# start of INPUT ROWS

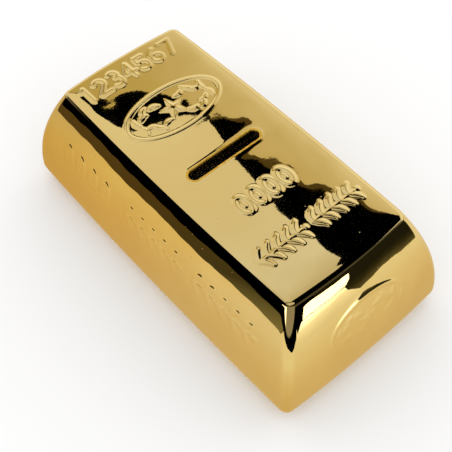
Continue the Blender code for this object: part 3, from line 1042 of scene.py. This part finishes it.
def room_glow(nodes, links):
    """Strength of the dim room that the glaze mirrors, by direction: each wall fades out upwards."""
    axes = object_axes(nodes, links, "Generated")

    def step(axis, start, end, height=1.0):
        return mapped(nodes, links, axes[axis], start, end, 0, height, True)

    def combined(operation, first, second):
        return calculated(nodes, links, operation, first, second)

    above_floor = step("Z", 0.0, 0.04)
    low = combined("MULTIPLY", above_floor, step("Z", 0.75, 0.35))
    high = combined("MULTIPLY", above_floor, step("Z", 0.90, 0.60))
    rear = combined("MULTIPLY", step("Y", 0.55, 0.66, 0.55), step("X", -0.3, 0.0))
    front = combined("MULTIPLY", step("Y", 0.20, -0.10, 0.30), step("X", -0.24, 0.30))
    right = step("X", 0.62, 0.78, 0.08)
    left = combined("MULTIPLY", step("X", -0.64, -0.76, 0.55), high)
    walls = combined("MAXIMUM", combined("MAXIMUM", rear, front), right)
    return combined("MAXIMUM", combined("MULTIPLY", walls, low), left)


def make_world():
    """Even white light on everything, and a dim room for the glaze to mirror."""
    world = bpy.data.worlds.new("studio")
    bpy.context.scene.world = world
    world.use_nodes = True
    nodes, links = world.node_tree.nodes, world.node_tree.links
    nodes.clear()
    pale = nodes.new("ShaderNodeBackground")
    pale.inputs["Color"].default_value = (1, 1, 1, 1)
    pale.inputs["Strength"].default_value = 1.12
    room = nodes.new("ShaderNodeBackground")
    room.inputs["Color"].default_value = (1.0, 0.96, 0.86, 1)
    links.new(room_glow(nodes, links), room.inputs["Strength"])
    path = nodes.new("ShaderNodeLightPath")
    mix = nodes.new("ShaderNodeMixShader")
    links.new(path.outputs["Is Glossy Ray"], mix.inputs["Fac"])
    links.new(pale.outputs[0], mix.inputs[1])
    links.new(room.outputs[0], mix.inputs[2])
    out = nodes.new("ShaderNodeOutputWorld")
    links.new(mix.outputs[0], out.inputs["Surface"])


def make_floor():
    """The plain white ground, which catches the bank's shadow and isn't mirrored."""
    mesh = bpy.data.meshes.new("floor")
    mesh.from_pydata(flat([(-4, -4), (4, -4), (4, 4), (-4, 4)], 0), [], [(0, 1, 2, 3)])
    paint, _, _, shader = new_material("floor")
    shader.inputs["Base Color"].default_value = (0.92, 0.92, 0.92, 1)
    shader.inputs["Roughness"].default_value = 1.0
    shader.inputs["Specular IOR Level"].default_value = 0.0
    mesh.materials.append(paint)
    floor = bpy.data.objects.new("floor", mesh)
    bpy.context.scene.collection.objects.link(floor)
    floor.visible_glossy = False


# The camera, in metres and degrees. Azimuth is turned from -Y towards +X.
LENS, SENSOR_WIDTH = 67.7, 36
AIM = Vector((0.01347, -0.01183, 0.03))
AZIMUTH, ELEVATION, ROLL, DISTANCE = 51.3, 55.08, -2.57, 0.375


def make_camera():
    """Looks down on the +X end and the long wall at -Y."""
    data = bpy.data.cameras.new("camera")
    data.lens = LENS
    data.sensor_width = SENSOR_WIDTH
    camera = bpy.data.objects.new("camera", data)
    bpy.context.scene.collection.objects.link(camera)
    azimuth, elevation = math.radians(AZIMUTH), math.radians(ELEVATION)
    level_reach = math.cos(elevation)
    back = Vector((math.sin(azimuth) * level_reach, -math.cos(azimuth) * level_reach, math.sin(elevation)))
    camera.rotation_mode = "QUATERNION"
    turn = Matrix.Rotation(math.radians(ROLL), 4, "Z").to_quaternion()
    camera.rotation_quaternion = (-back).to_track_quat("-Z", "Y") @ turn
    camera.location = AIM + back * DISTANCE
    bpy.context.scene.camera = camera


make_shell(gold_glaze(), bare_clay(), amber_reflection_rim())
make_stopper(stopper_rubber())
black_felt = pad_felt()
for pad_node in PADS:
    make_pad(pad_node, black_felt)
make_world()
make_floor()
make_ceiling()
make_table_reflections()
make_camera()
bpy.context.scene.view_settings.view_transform = "Standard"
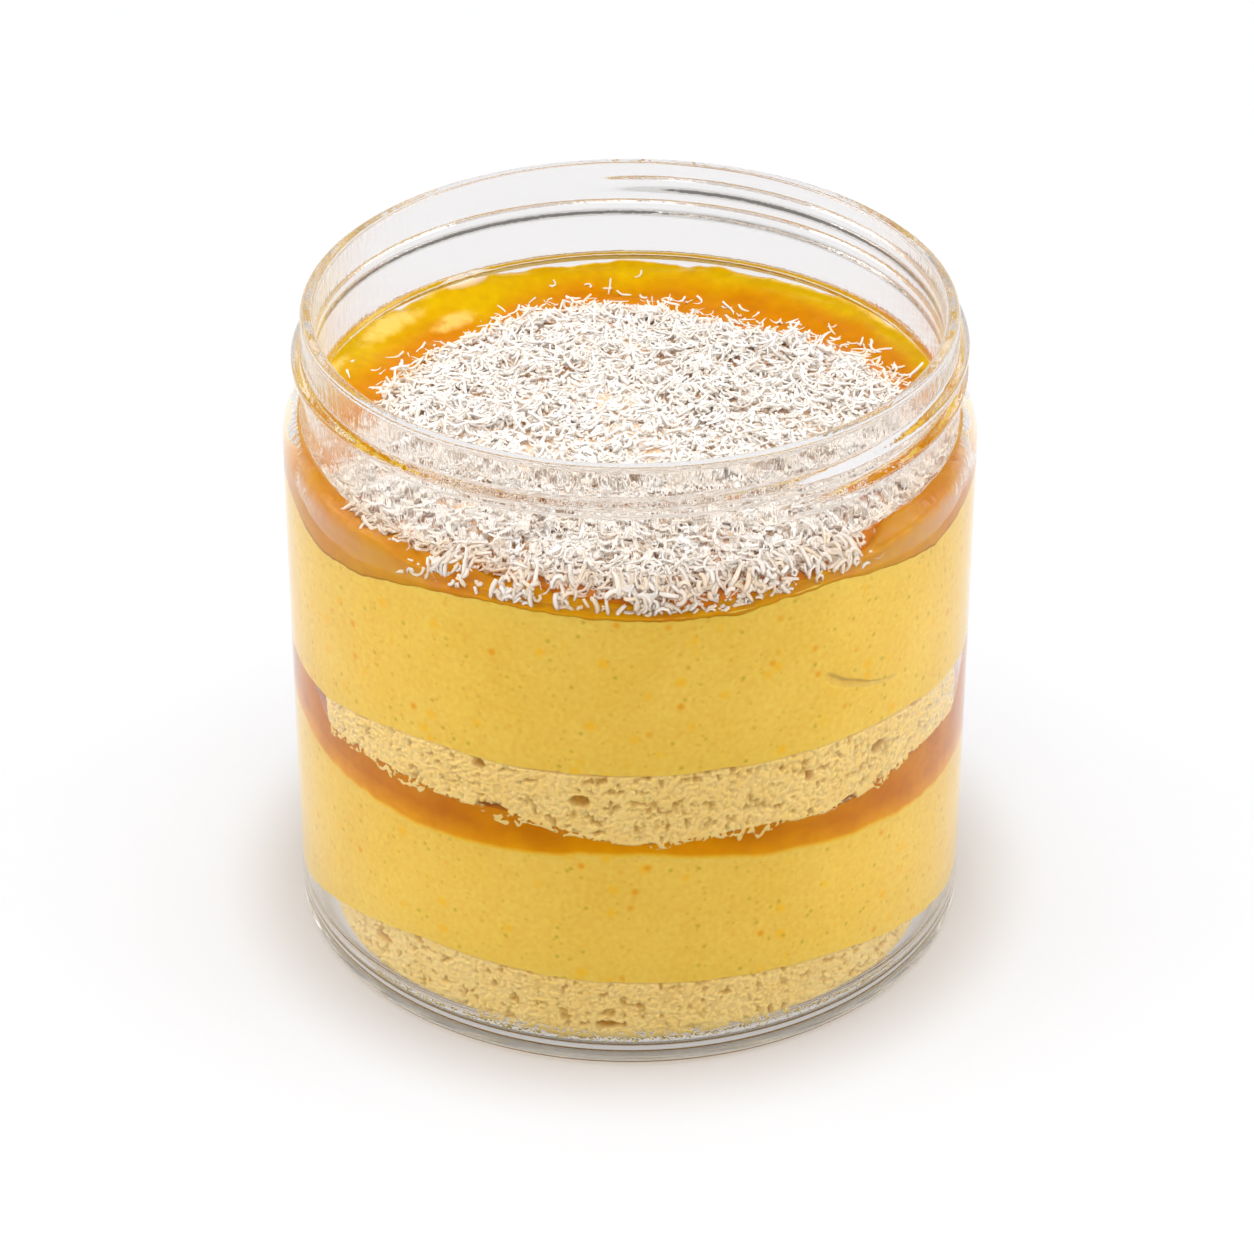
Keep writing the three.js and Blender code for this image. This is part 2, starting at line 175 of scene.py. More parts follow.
def unit(vectors):
    """The vectors scaled to length 1."""
    return vectors / (np.linalg.norm(vectors, axis=-1, keepdims=True) + 1e-9)


def turned(radius, height, degrees):
    """Points at a distance from the middle, in a direction, at a height."""
    angle = np.radians(degrees)
    return np.stack(np.broadcast_arrays(radius * np.cos(angle), radius * np.sin(angle), height), axis=-1)


print("A ring of four:", turned(1, 0, directions(4)).round(3).tolist())

# %% [markdown]
# ## Unevenness that repeats
# Food is uneven at every size. Two kinds of noise make that here. Lattice noise gives soft lumps:
# each whole-numbered place in space gets a fixed random number, and the numbers between are
# blended. Cell noise gives crumbs and holes: one point is scattered into each cell of space, and
# the distance to the nearest point is small inside a crumb and large between crumbs. Both read
# places in space, so a pattern that runs round the jar meets itself without a seam.

# %% Noise helpers
def lattice(column, row, layer, seed):
    """A repeatable number from 0 to 1 for whole-numbered places, made by mixing their bits."""
    mixed = (column * 73856093) ^ (row * 19349663) ^ (layer * 83492791) ^ (seed * 2654435761)
    for _ in range(2):
        mixed = mixed & 0xFFFFFFFF
        mixed = (mixed ^ (mixed >> 16)) * 0x45D9F3B
    mixed = mixed & 0xFFFFFFFF
    return ((mixed ^ (mixed >> 16)) & 0xFFFFFF) / 0xFFFFFF


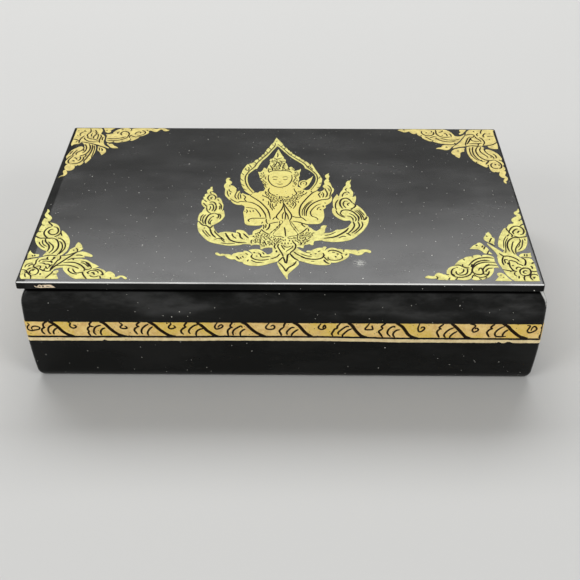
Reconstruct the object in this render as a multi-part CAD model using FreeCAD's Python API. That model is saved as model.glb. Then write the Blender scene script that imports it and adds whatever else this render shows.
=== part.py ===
# Lacquered trinket box: a mitred wooden case with gently bulged sides, a flat
# board for a lid on two small brass hinges, felt inside, gold leaf outside.
# Millimetres. +X runs along the front to the right, +Y to the back, +Z up.
# The origin is the middle of the face that the box stands on.
import FreeCAD, Part
import math
import os

# Case, outer size at the widest part of its sides
case_width = 204.7
case_depth = 128.5
case_height = 44.7
wall_thickness = 9.25

# Section of a side wall: a long shallow bulge, a rounded shoulder and foot
belly_height = 29.4
belly_radius = 300.0
shoulder_height = 7.1
shoulder_depth = 3.24
foot_height = 3.4
foot_depth = 1.3

# Bottom board, let into a rabbet round the inside of the walls
bottom_thickness = 3.0
rabbet_width = 3.5
bottom_fit = 0.1

# Felt
base_felt_thickness = 0.6
base_felt_margin = 1.2
floor_felt_thickness = 1.0
lining_thickness = 0.8
lining_drop = 1.2
lid_felt_thickness = 0.8
lid_felt_clearance = 1.5
felt_fit = 0.1

# Lid board, a little smaller than the widest part of the case
lid_setback = 0.75
lid_shift = 1.4
lid_thickness = 3.2
lid_corner_radius = 1.0
lid_top_rounding = 0.6
lid_under_rounding = 0.3

# Hinges: two butt hinges let into the rim and the lid
hinge_end_distance = 40.0
hinge_length = 20.0
hinge_overhang = 1.2
leaf_thickness = 0.8
leaf_recess = 0.05
leaf_rim_margin = 0.6
barrel_radius = 1.4
pin_radius = 0.6
pin_clearance = 0.04
knuckle_count = 5
knuckle_gap = 0.12
barrel_clearance = 0.2
mortise_fit = 0.1

# Slotted countersunk wood screws
screw_spacing = 11.0
screw_radius = 0.7
screw_head_radius = 1.25
screw_head_height = 0.55
screw_fit = 0.03
screw_tip = 0.9
screw_slot_width = 0.3
screw_slot_depth = 0.25
case_screw_length = 6.5
lid_screw_cover = 0.9

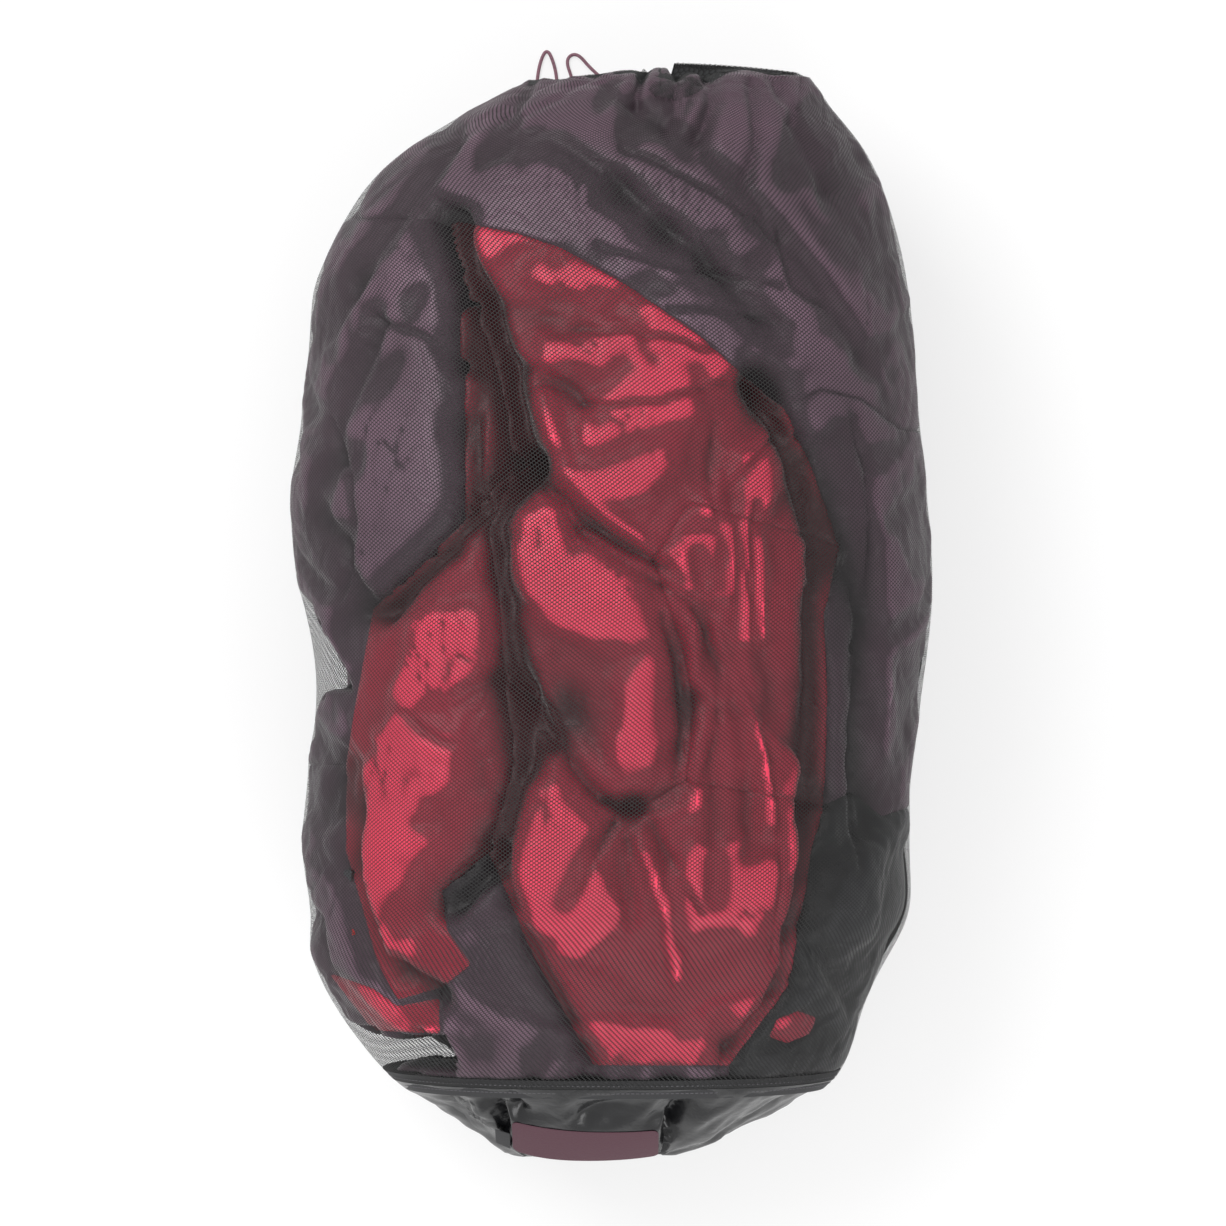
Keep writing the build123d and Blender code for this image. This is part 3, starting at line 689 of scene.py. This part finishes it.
crimson = nylon_material("crimson_nylon", CRIMSON, 0.8)
aubergine = nylon_material("aubergine_nylon", AUBERGINE, 0.7)
black_nylon = nylon_material("black_nylon", (0.02, 0.02, 0.023), 0.7)
STANDS_FOR = {
    "crimson_upper": "fold_crimson_upper", "crimson_hanging": "fold_crimson_hanging",
    "crimson_right": "fold_crimson_right", "crimson_lower": "fold_crimson_lower",
    "crimson_left": "fold_crimson_left", "dark_left": "fold_dark_left", "dark_top": "fold_dark_top",
    "dark_right": "fold_dark_right", "black_pouch": "folded_pouch", "dark_lower": "fold_dark_lower",
    "dark_corner": "fold_dark_corner", "back_foot": "back_fold_foot",
    "back_middle": "back_fold_middle", "back_head": "back_fold_head",
}


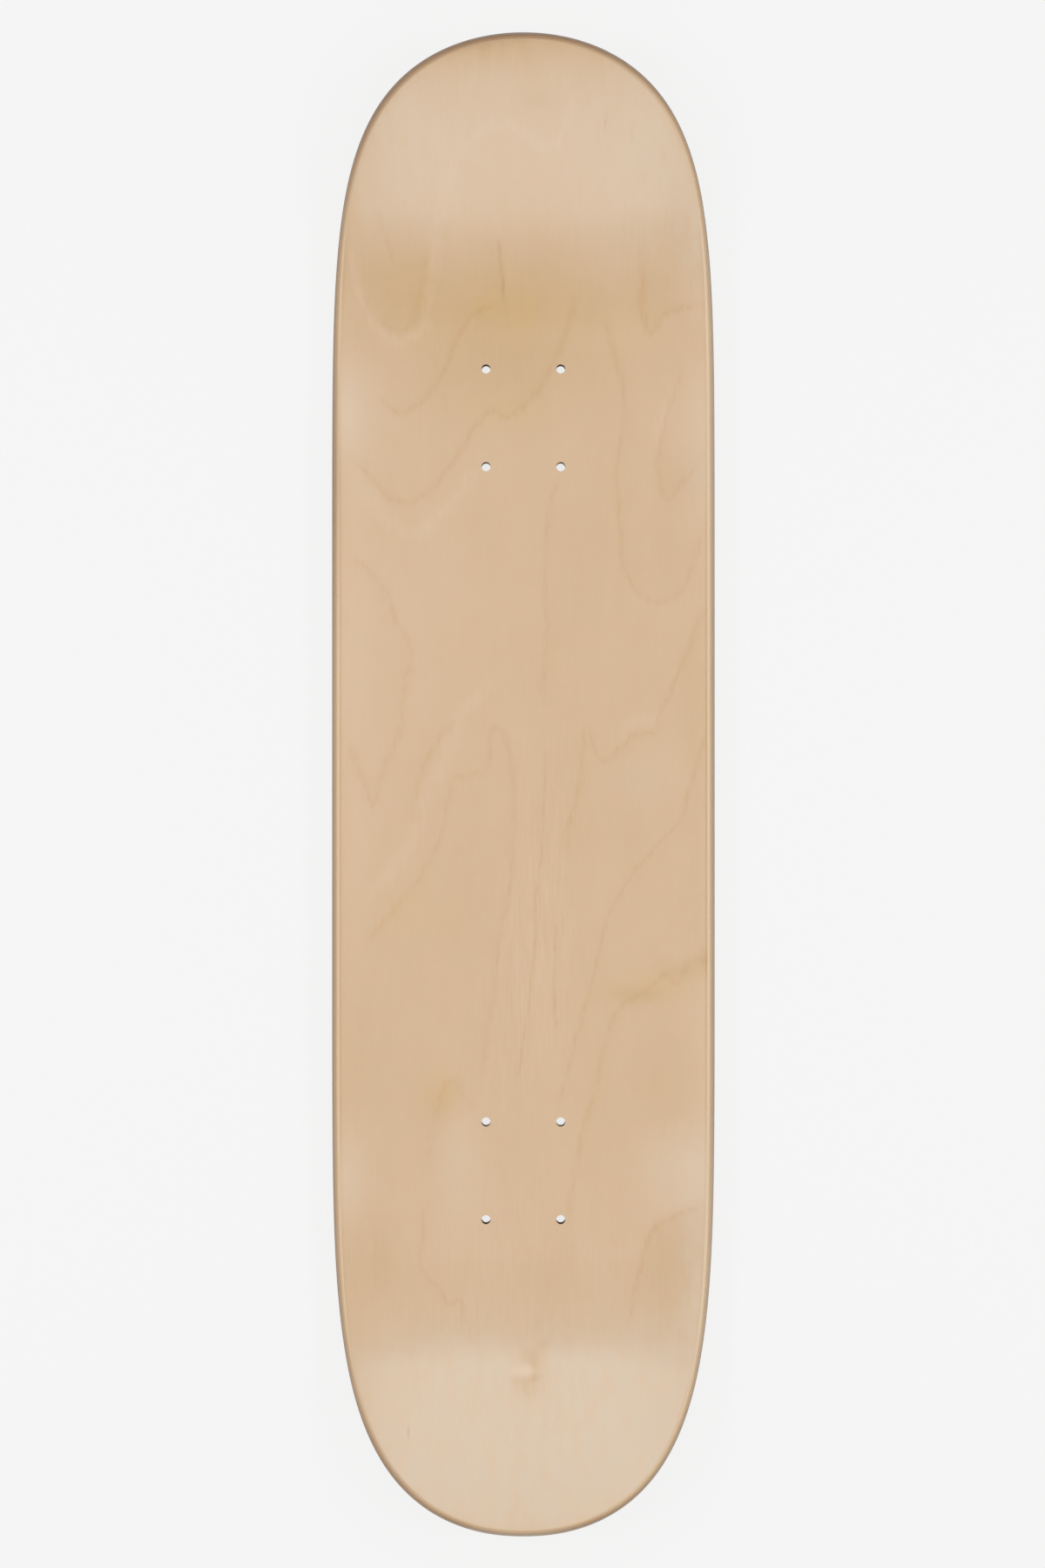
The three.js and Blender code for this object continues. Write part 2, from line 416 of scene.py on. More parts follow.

# end of INPUT ROWS

## EXERCISE TASK:
Quote exactly the first line of the entries and every line after it, stopping with the line that contains "0, height, True)".

## OUTPUT OF THE EXERCISE:
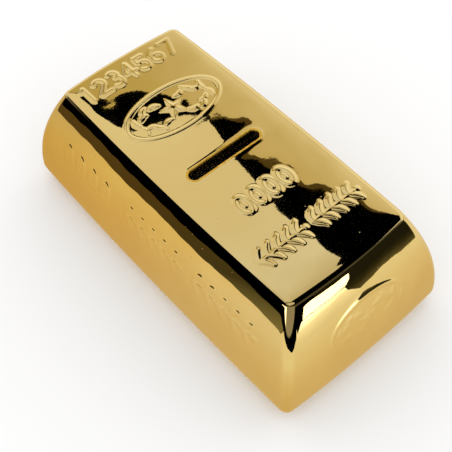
Continue the Blender code for this object: part 3, from line 1042 of scene.py. This part finishes it.
def room_glow(nodes, links):
    """Strength of the dim room that the glaze mirrors, by direction: each wall fades out upwards."""
    axes = object_axes(nodes, links, "Generated")

    def step(axis, start, end, height=1.0):
        return mapped(nodes, links, axes[axis], start, end, 0, height, True)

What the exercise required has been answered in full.